Sunday, November 8, 2009

MNCs now eye local IT services

The domestic information technology (IT) services market is no more a lowprofit option and entry of global players in this segment is a testimony to its growing maturity and lucrativeness. Earlier, the domestic IT services market was characterised as ‘where you would pay for the hardware but get the services for free’. This has changed over the last few years with the profit margins in some segments comparable to the developed markets. Says Seepij Gupta, analyst, software and services research, IDC India: “In some segments of the domestic IT services markets — application management and managed services, for example — the profit margins range between 25-30 % and 16-32 %, respectively. This kind of profitability makes the India market almost at par with the developed economies.” Rising profits also reveal the growing maturity of the local market where corporates and governments are willing to spend a larger amount on technology.
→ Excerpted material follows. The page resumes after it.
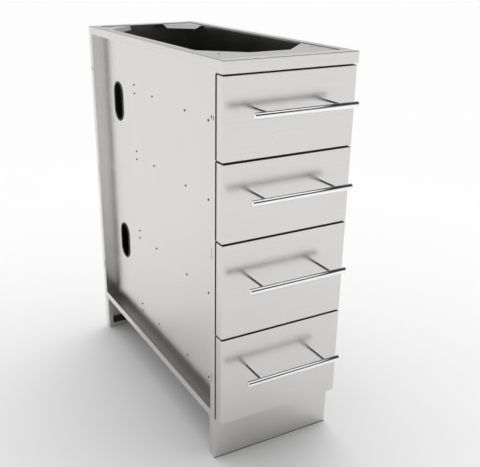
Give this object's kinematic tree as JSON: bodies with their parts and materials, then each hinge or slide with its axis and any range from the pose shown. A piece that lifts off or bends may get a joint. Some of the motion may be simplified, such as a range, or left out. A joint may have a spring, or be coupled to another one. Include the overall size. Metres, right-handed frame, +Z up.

Sudip Saha, analyst, services research, Springboard Research, says the maturity curve is getting sharper in the domestic market reflected in the larger size of IT outsourcing deals as well as longer-term contracts. “Corporates are realising that having internal IT departments is expensive and it better to outsource,” he added. European IT services majors like Capgemini, Logica, Groupe Steria and Atos Origin have already planned their local market moves. Segment-specific players like AT&T and BT too have made their foray into the telecom technology services market in India.